The design of this set really didn’t have a retro look on front. It has a very 1990s feel, though the cards were printed on thicker stock and lacked the glossy look of cards from that era, which was done on purpose.
Here’s the back of the card:
The back was designed to give the cards a retro look. It’s a bit interesting that they put him on a specific team. The Pirates would be the obvious choice because he played half of his career in Pittsburgh, but it’s also a throwback card that displays his entire career. Luckily they did use the Pirates, because you get that great logo on the back. You also get a cartoon bobblehead giving you a baseball fact, plus you get ten categories of his full career stats, sort of.
For some reason, they left off his 1951 stats. The easiest stat to use to see the lost season is triples. If you add those up, it has him with 29 career triples, but the career stats say that he finished with 31 triples. Or you could just count the amount of years listed and see that it is one short of a 16-year career.
What you might notice when looking at his career stats is that he had a really good season for the 1962 New York Mets. Depending on your level of baseball history, you might know that the 1962 Mets were historically awful. They finished 40-120, yet there he is driving in 94 runs for the team. Going by WAR, Thomas was their best player that season, just edging Roger Craig for the team lead with 2.5 WAR. That team actually had three Hall of Famers, with Richie Ashburn and Gil Hodges as players, and Casey Stengel as the manager.
The little notes section says that Thomas is sixth all-time in homers for the Pirates. He is actually eighth now, getting passed up by Brian Giles and Andrew McCutchen. When the Pirates traded Thomas to the Cincinnati Reds, he was second all-time in homers for the Pirates, trailing only Ralph Kiner.
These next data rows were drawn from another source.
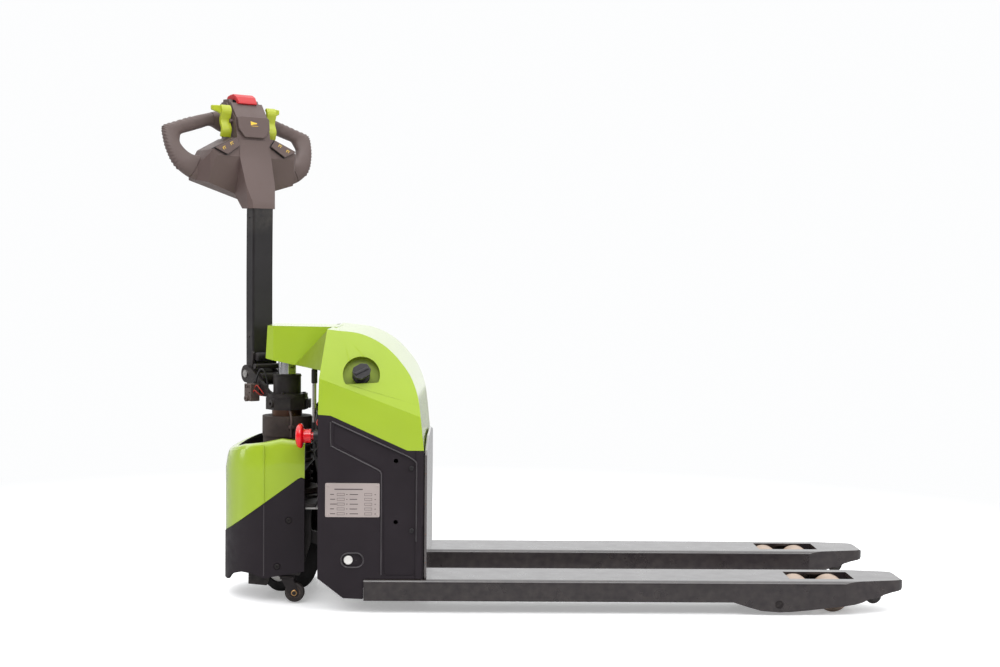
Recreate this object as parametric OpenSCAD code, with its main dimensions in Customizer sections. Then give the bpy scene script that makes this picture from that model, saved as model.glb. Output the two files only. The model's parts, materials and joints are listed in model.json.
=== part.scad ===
// Electric walkie pallet truck: a pallet jack with a powered drive wheel, a tiller and a lifting chassis.
// Axes: +X runs along the forks to their tips, +Y is the truck's left, +Z is up.
// Origin: on the load face of the backrest, on the centre line, level with the lowered fork tops.

/* [Forks] */
// Length of a fork from the backrest's face to its tip
fork_length = 1150; // [1000:10:1220]
// Width of one fork
fork_width = 160; // [150:1:170]
// Width over both forks
forks_over = 560; // [540:1:600]
// Height of the lowered fork tops above the floor
fork_height = 82; // [82:1:86]
// Thickness of the fork's top plate
fork_top_thick = 6; // [5:0.5:6]
// Thickness of the fork's side walls
fork_wall = 5; // [4:0.5:5]
// Radius along the fork's upper edges
fork_edge = 9; // [4:1:10]

/* [Wheels] */
// Diameter of a load wheel
load_wheel_d = 80; // [74:1:80]
// Width of a load wheel
load_wheel_w = 70; // [60:1:70]
// Diameter of the drive wheel
drive_wheel_d = 210; // [200:1:212]
// Width of the drive wheel
drive_wheel_w = 70; // [60:1:72]
// Diameter of a castor wheel
castor_d = 48; // [44:1:48]
// Width of a castor wheel
castor_w = 18; // [14:1:18]
// Diameter of the small roller under a fork's tip
entry_roller_d = 40; // [34:1:40]

/* [Chassis] */
// Width over the two side covers
chassis_width = 550; // [546:1:552]
// Thickness of a side cover
side_cover_thick = 5; // [4:0.5:5]
// Thickness of the welded side plates
side_plate_thick = 8; // [6:1:10]
// Thickness of the backrest plate
backrest_thick = 6; // [4:1:6]
// Height of the backrest above the floor
backrest_top = 408; // [404:1:440]
// Radius of the two accessory holes in each side
accessory_hole_r = 5.5; // [4:0.5:6]
// Distance between the two accessory holes
accessory_pitch = 146; // [140:1:148]
// Thickness of the moulded covers
shell = 5; // [3:0.5:5]

/* [Tiller] */
// Distance of the steering axis ahead of the backrest's face
column_reach = 364; // [362:1:366]
// Angle that the tiller is steered to one side at rest
rest_steer = 52; // [45:1:60]
// Distance of the tiller's pivot from the steering axis
tiller_reach = 138; // [134:1:142]
// Height of the tiller's pivot
tiller_pivot_h = 545; // [544:1:546]
// Width of the tiller arm
arm_width = 60; // [54:1:64]
// Depth of the tiller arm
arm_depth = 38; // [34:1:40]

/* [Lift] */
// Radius of the lift ram
ram_r = 22.5; // [20:0.5:23]
// Radius of the lift crank's pivot pins
crank_pin_r = 10.5; // [9:0.5:11]

/* [Fits] */
// Radial clearance of a running fit
run = 0.05; // [0.02:0.01:0.09]

/* [Hidden] */
$fn = 64;
// how far a cut runs past the surface that it opens
past = 1;

fork_y = (forks_over - fork_width) / 2;
side_y = chassis_width / 2;
side_in = side_y - side_cover_thick;
column_x = -column_reach;

// colours
charcoal = [0.16, 0.14, 0.16];
black = [0.08, 0.08, 0.09];
green = [0.62, 0.75, 0.15];
steel = [0.72, 0.72, 0.74];
warm_grey = [0.42, 0.38, 0.36];
cream = [0.78, 0.68, 0.60];
red = [0.85, 0.08, 0.12];

// fork heel end under the chassis, and where the fork starts to narrow
fork_heel_x = -149;
fork_taper = 150;
// how far the heel lies below the load surface, so that the chassis stands on its own pad
heel_step = 0.5;
floor_z = fork_height - heel_step;
load_pivot = [842, 27];
bogie_pivot = [939, load_wheel_d / 2];
bogie_half = 42;
lever_tip = [820, 54.3];
entry_roller_at = [1078, 41];
roller_lug_y = 42;
roller_axle_end = roller_lug_y + 8;

// lift crank: its pivot in the chassis, its front pins in the drive base and its lower lever's tip
crank_at = [-186, 127];
crank_front = [-352.5, 179.5];
crank_tip = [-208, 57.4];
crank_arm_y = 122;
crank_arm_t = 12;
cheek_y = 138;
cheek_t = 10;

// floor level places everything below at its height above the floor
module truck() translate([0, 0, -fork_height]) children();
// frame that turns with the tiller: its -X points to the operator, its origin is on the steering axis
module steered() truck() translate([column_x, 0, 0]) rotate([0, 0, -rest_steer]) children();
module both_sides() {
    children();
    mirror([0, 1, 0]) children();
}
// a shape drawn in X and Z, given thickness t from y towards +Y
module plate_xz(y, t) translate([0, y + t, 0]) rotate([90, 0, 0]) linear_extrude(t) children();
// a shape drawn in Y and Z, given thickness t from x towards +X
module plate_yz(x, t) translate([x, 0, 0]) rotate([90, 0, 90]) linear_extrude(t) children();
// a round bar along Y
module rod_y(at, y0, y1, r) translate([at[0], y0, at[1]]) rotate([-90, 0, 0]) cylinder(h = y1 - y0, r = r);
module rod_x(y, z, x0, x1, r) translate([x0, y, z]) rotate([0, 90, 0]) cylinder(h = x1 - x0, r = r);
module block(low, high) translate(low) cube(high - low);
// a bar between two points of a side view, with round ends a little wider than its waist
module link_2d(a, b, r) {
    d = b - a;
    waist = 0.97 * r;
    translate(a) circle(r);
    translate(b) circle(r);
    translate(a) rotate(atan2(d[1], d[0])) translate([0, -waist]) square([norm(d), 2 * waist]);
}

// ---- drive base: stands on the floor and carries the steering column ----

column_bore_r = 95;
carrier_z = 232;
carrier_t = 14;
castor_at = [-345, 160];
castor_trail = 20;
castor_axle_z = castor_d / 2 + 3;
cover_screw_at = [[-338, 206], [-366, 93]];

module cheek_2d() difference() {
    polygon([[-440, 44], [-395, 40], [-385, 70], [-312, 70], [-287, 150], [-287, 232], [-440, 232]]);
    // slot for the crank's front pin, long enough for the arc that the pin follows
    translate(crank_front - [5, 0]) link_2d([0, 0], [5, 0], 8.6);
    translate(crank_front - [9, 0]) circle(8.6);
}

module carrier_plan() polygon([
    [-275, -170], [-275, 170], [-400, 170], [-452, 138], [-452, -138], [-400, -170]
]);

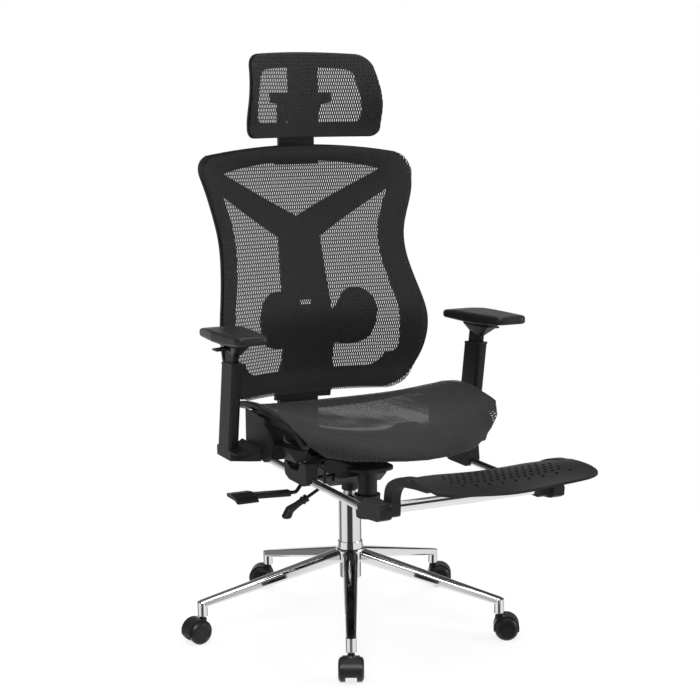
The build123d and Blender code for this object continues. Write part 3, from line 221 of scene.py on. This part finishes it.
SLIT_PITCH = 0.0050
SLIT_ROW = 0.0080
YARN_TINT = 0.03
YARN_DEPTH = 0.0006
YARN_TONE_SCALE = 60.0
YARN_TONE_CHANGE = 0.2
FIBRE_SCALE = 1900.0
FIBRE_SHARE = 0.3
# measures from a slit's middle, its outline being 1: over the first two the yarn begins,
# and over the others it swells to its crest
YARN_EDGE = (0.75, 1.25)
YARN_SWELL = (0.8, 3.2)


def net(name, level, slit_width, slit_length, sheen):
    """Knitted net: yarn round slits in a brick pattern, which are clear through."""
    material, tree, output = new_material(name)
    flat = add_node(tree, "ShaderNodeUVMap", uv_map="flat").outputs["UV"]
    place = add_node(tree, "ShaderNodeSeparateXYZ", {0: flat})
    rows = math_node(tree, "DIVIDE", place.outputs["Y"], SLIT_ROW)
    odd_row = math_node(tree, "MODULO", math_node(tree, "FLOOR", rows), 2.0)
    shift = math_node(tree, "MULTIPLY", math_node(tree, "ABSOLUTE", odd_row), 0.5)
    unshifted = math_node(tree, "DIVIDE", place.outputs["X"], SLIT_PITCH)
    columns = math_node(tree, "ADD", unshifted, shift)
    in_column = math_node(tree, "SUBTRACT", math_node(tree, "FRACT", columns), 0.5)
    in_row = math_node(tree, "SUBTRACT", math_node(tree, "FRACT", rows), 0.5)
    wide = math_node(tree, "MULTIPLY", in_column, 2.0 * SLIT_PITCH / slit_width)
    tall = math_node(tree, "MULTIPLY", in_row, 2.0 * SLIT_ROW / slit_length)
    wide_part = math_node(tree, "MULTIPLY", wide, wide)
    tall_part = math_node(tree, "POWER", math_node(tree, "ABSOLUTE", tall), 4.0)
    from_slit = math_node(tree, "ADD", wide_part, tall_part)
    fibres = noise(tree, flat, FIBRE_SCALE, 2.0)
    swell = remap(tree, from_slit, *YARN_SWELL)
    thread = math_node(tree, "MULTIPLY_ADD", fibres, FIBRE_SHARE, swell)
    tone = noise(tree, flat, YARN_TONE_SCALE, 3.0)
    darker = grey(level * (1.0 - YARN_TONE_CHANGE), YARN_TINT)
    paler = grey(level * (1.0 + YARN_TONE_CHANGE), YARN_TINT)
    surface = {
        "Base Color": between(tree, tone, darker, paler),
        "Roughness": 0.6,
        "Sheen Weight": sheen,
        "Sheen Roughness": 0.4,
        "Specular IOR Level": 0.2,
        "Normal": relief(tree, thread, 0.7, YARN_DEPTH),
        "Alpha": remap(tree, from_slit, *YARN_EDGE),
    }
    principled(tree, output, surface)
    return material


# =====================================================================
# Materials of the slots
# =====================================================================

MATERIALS = {
    "chrome": metal("chrome", 0.86, 0.05),
    "column_steel": metal("column_steel", 0.84, 0.05, streak=0.05),
    "piston_steel": metal("piston_steel", 0.62, 0.20, streak=0.15),
    "mechanism_paint": moulded("mechanism_paint", 0.007, 0.42, grain=900.0, bump=0.2),
    "lever_paint": moulded("lever_paint", 0.007, 0.36, grain=900.0, bump=0.15),
    "zinc": metal("zinc", 0.50, 0.30, streak=0.1),
    "bar_paint": moulded("bar_paint", 0.007, 0.42, grain=900.0, bump=0.2),
    "frame_plastic": moulded("frame_plastic", 0.008, 0.45, specular=0.22),
    "back_plastic": moulded("back_plastic", 0.008, 0.50, specular=0.22),
    "arm_plastic": moulded("arm_plastic", 0.009, 0.42, specular=0.22),
    "grip_plastic": moulded("grip_plastic", 0.009, 0.42, grain=1100.0),
    "pad_foam": moulded("pad_foam", 0.010, 0.38, grain=1900.0, bump=0.3, worn=0.15),
    "caster_plastic": moulded("caster_plastic", 0.012, 0.34, grain=1100.0),
    "wheel_plastic": moulded("wheel_plastic", 0.012, 0.28, grain=1100.0, bump=0.12),
    "seat_net": net("seat_net", 0.024, slit_width=0.0014, slit_length=0.0058, sheen=0.06),
    "back_net": net("back_net", 0.017, slit_width=0.0012, slit_length=0.0068, sheen=0.05),
    "footrest_plastic": moulded("footrest_plastic", 0.008, 0.44, specular=0.22),
}

for node_name, node in NODES.items():
    node.data.materials.clear()
    node.data.materials.append(MATERIALS[SLOT_OF[node_name]])


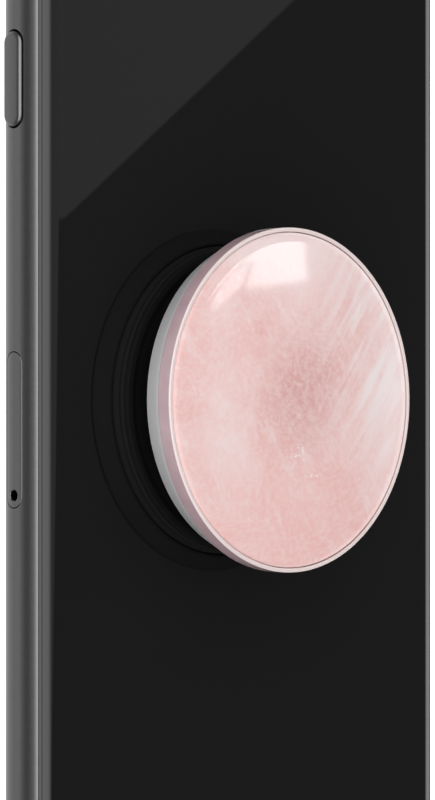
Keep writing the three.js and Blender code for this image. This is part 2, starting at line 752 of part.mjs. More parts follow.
// The head's carrier: a dish that widens to the cup, with the bayonet's keyhole underneath.
function carrier() {
  const dish = turned([
    [0, HEAD_LOW],
    [17.9, HEAD_LOW],
    [18.25, HEAD_LOW + 0.3],
    [19.5, HEAD_SPLIT - 0.6],
    [19.6, HEAD_SPLIT - GAP],
    [0, HEAD_SPLIT - GAP],
  ]);
  const room = rod(LOCK.lug + 0.3, THICK + LOCK.lugLow - 0.1, THICK + LOCK.lugHigh + 0.15, GRIP_X, 0, 36);
  const mouth = rod(LOCK.post + 0.15, THICK + HEAD_LOW - 1, THICK + LOCK.lugHigh, GRIP_X, 0, 36);
  const keyway = slab(
    roundedRect(LOCK.lugWidth + 0.4, 2 * LOCK.lug + 0.4, 1),
    THICK + HEAD_LOW - 1,
    THICK + LOCK.lugHigh,
    GRIP_X,
    0,
    3,
  );
  return cutAll(dish, [room, mouth, keyway]);
}

function cup() {
  const floor = HEAD_SPLIT + 0.5;
  return turned([
    [0, HEAD_SPLIT],
    [GRIP_RADIUS - 0.15, HEAD_SPLIT],
    [GRIP_RADIUS, HEAD_SPLIT + 0.15],
    [GRIP_RADIUS, HEAD_RIM - 0.15],
    [GRIP_RADIUS - 0.2, HEAD_RIM],
    [GRIP_RADIUS - 0.7, HEAD_RIM],
    [GRIP_RADIUS - 0.7, floor],
    [0, floor],
  ]);
}

// A low polished dome. Its edge is rounded, and its top is part of a sphere.
function stone() {
  const radius = GRIP_RADIUS - 0.75;
  const shoulder = { r: radius - 0.7, h: HEAD_RIM + 0.35 };
  const rise = STONE_TOP - shoulder.h;
  const sphere = (shoulder.r ** 2 + rise ** 2) / (2 * rise);
  const profile = [
    [0, HEAD_SPLIT + 0.5 + GAP],
    [radius, HEAD_SPLIT + 0.5 + GAP],
    [radius, HEAD_RIM - 0.2],
    [radius - 0.2, HEAD_RIM + 0.15],
  ];
  const steps = 6;
  for (let i = 0; i < steps; i++) {
    const r = shoulder.r * (1 - i / steps);
    profile.push([r, STONE_TOP - sphere + Math.sqrt(sphere ** 2 - r ** 2)]);
  }
  profile.push([0, STONE_TOP]);
  return turned(profile);
}

function addGrip() {
  const pad = rod(18.6, THICK + GAP, THICK + 0.8 - GAP, GRIP_X, 0, 36);
  addPart("grip_adhesive_pad", pad, "gasket");
  addPart("grip_base", gripBase(), "gripBlack");
  addPart("grip_lower_fold", lowerFold(), "gripBlack");
  addPart("grip_middle_ring", middleRing(), "gripBlack");
  addPart("grip_upper_fold", upperFold(), "gripBlack");
  addPart("grip_neck_plate", neckPlate(), "gripBlack");
  addPart("grip_carrier", carrier(), "gripGrey");
  addPart("grip_cup", cup(), "gripPink");
  addPart("grip_stone", stone(), "stone");
}

addHousing();
addScreen();
addKeys();
addSim();
addBoards();
addBottomEnd();
addCameras();
addCharging();
addGrip();

export default phone;
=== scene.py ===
import json
import math

import bpy
import bmesh
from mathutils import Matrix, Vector

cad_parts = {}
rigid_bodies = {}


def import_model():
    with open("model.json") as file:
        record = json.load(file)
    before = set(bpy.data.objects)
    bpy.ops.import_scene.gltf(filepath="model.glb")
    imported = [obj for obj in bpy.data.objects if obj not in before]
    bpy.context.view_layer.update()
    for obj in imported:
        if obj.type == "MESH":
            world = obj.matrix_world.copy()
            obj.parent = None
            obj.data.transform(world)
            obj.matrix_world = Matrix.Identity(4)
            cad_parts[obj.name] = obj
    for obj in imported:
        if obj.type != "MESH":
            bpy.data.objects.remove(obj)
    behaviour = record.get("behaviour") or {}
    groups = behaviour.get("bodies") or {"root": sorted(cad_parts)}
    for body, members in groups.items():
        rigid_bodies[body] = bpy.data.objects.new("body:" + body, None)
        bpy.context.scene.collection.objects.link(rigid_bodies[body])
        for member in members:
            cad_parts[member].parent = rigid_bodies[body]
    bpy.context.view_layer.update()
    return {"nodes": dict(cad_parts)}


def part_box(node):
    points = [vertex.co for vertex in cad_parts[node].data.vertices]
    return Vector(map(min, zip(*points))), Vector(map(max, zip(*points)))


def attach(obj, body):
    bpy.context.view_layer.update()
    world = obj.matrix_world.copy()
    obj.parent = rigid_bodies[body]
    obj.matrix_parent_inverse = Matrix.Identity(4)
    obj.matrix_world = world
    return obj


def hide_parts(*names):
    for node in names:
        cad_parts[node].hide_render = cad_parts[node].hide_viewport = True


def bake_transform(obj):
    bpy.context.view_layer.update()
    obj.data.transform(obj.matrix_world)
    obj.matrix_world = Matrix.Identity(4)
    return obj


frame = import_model()

# A slim smartphone lying on its screen, with a folding disc grip stuck to its glass back.
# Shapes are written in millimetres in the CAD's frame and scaled to metres when a mesh is made.
MM = 0.001

# ---- Sizes, as in the CAD -----------------------------------------------------------------------
SIDE = 33.65  # half width
END = 69.2  # half length
THICK = 7.3
CORNER = 10.5  # plan corner radius
EDGE = 3.2  # radius of the rounded sides
GLASS = 0.88
SEAM = 0.18
BAND_LOW = GLASS + SEAM
BAND_HIGH = THICK - GLASS - SEAM
WALL = 2.4
LIP = 0.07  # how far the band's edge reaches into the seam beside each glass
MIDDLE = THICK / 2
SIDE_Z = 3.2  # height of the side keys and the tray
GRIP_X = -5.6
LENS = (-22.0, 59.0)
FLASH = (-9.5, 59.0)
REAR_MIC = (-15.2, 59.0)
POWER_Y = 36.5
VOLUME_YS = {"volume_up_button": 36.5, "volume_down_button": 23.5}
MUTE_Y = 49.5
TRAY_Y = -3.4
TRAY_LENGTH, TRAY_WIDTH, TRAY_DEPTH = 17.7, 2.7, 1.1
PIN_Y = TRAY_Y - TRAY_LENGTH / 2 + 1.4
KEY_LENGTH, KEY_WIDTH, KEY_PROUD = 10.9, 2.8, 0.45
KEY_SLOT = 0.3  # how much longer and wider a key's slot is
MUTE_LOWERED = 0.4  # the mute switch rests this far below the middle of its slot
INSERT_Y = 60.4
HOME_Y = -61.0
EARPIECE_Y = 61.0
SCREW_X = 7.4
HOLES_X = [11 + 2.4 * i for i in range(6)]
CAMERA_TOP = THICK + 1.05
GRIP_RADIUS = 19.85
HEAD_LOW, HEAD_SPLIT, HEAD_RIM = 7.3, 10.9, 12.85  # heights above the back, half open
STONE_TOP = 14.5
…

This card isn’t easy to find on Ebay. Just five people have it for sale. You can buy it for about $3 delivered, though the early bird will get a better deal here, as other sellers have high shipping rates. One person has an autographed copy, though that will be sold before you see this article (unless it gets no bids/relisted). There are no sold auctions in the last three months, so this really isn’t a card you see often.